## START
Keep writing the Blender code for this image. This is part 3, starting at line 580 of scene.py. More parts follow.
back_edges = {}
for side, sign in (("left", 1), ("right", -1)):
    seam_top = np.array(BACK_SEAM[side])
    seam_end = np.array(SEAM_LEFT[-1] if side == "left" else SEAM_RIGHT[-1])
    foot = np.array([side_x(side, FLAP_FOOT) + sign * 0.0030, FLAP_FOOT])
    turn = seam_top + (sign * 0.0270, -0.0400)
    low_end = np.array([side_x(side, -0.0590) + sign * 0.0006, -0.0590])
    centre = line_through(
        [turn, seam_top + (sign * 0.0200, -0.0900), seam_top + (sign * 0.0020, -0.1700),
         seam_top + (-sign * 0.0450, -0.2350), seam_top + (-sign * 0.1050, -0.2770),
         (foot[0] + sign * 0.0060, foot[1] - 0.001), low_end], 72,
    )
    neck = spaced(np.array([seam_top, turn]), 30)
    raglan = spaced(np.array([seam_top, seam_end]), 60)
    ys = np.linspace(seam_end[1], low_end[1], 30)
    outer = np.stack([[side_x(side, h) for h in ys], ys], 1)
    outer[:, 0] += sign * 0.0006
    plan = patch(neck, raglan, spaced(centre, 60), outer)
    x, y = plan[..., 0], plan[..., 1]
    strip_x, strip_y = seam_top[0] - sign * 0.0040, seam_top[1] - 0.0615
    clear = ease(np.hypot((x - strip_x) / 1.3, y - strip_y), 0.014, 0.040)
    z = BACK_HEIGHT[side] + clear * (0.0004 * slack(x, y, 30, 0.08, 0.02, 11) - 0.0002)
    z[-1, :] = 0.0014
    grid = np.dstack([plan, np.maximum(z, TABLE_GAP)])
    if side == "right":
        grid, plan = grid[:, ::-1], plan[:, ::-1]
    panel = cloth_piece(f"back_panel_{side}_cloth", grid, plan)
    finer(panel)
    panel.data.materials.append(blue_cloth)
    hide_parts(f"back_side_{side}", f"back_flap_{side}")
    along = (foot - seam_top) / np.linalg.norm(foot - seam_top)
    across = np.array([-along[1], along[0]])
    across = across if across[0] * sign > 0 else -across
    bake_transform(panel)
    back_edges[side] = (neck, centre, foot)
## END
## START
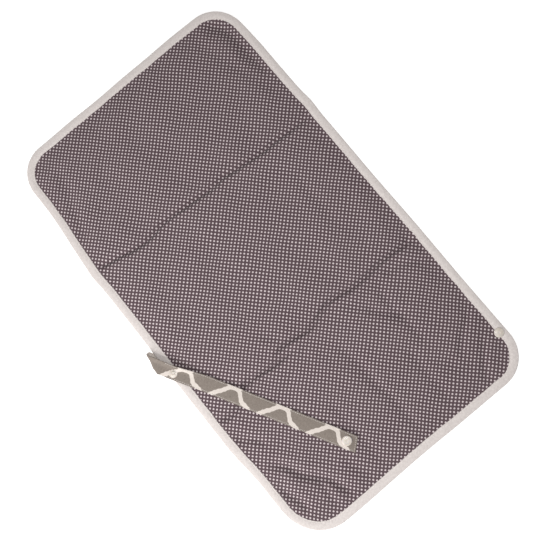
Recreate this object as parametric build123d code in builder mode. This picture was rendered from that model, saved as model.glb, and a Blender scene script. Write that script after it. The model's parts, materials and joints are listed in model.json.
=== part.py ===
## END
__Written task__
Copy all lines from the data that hold the word "panel".

__Solution__
    panel = cloth_piece(f"back_panel_{side}_cloth", grid, plan)
    finer(panel)
    panel.data.materials.append(blue_cloth)
    bake_transform(panel)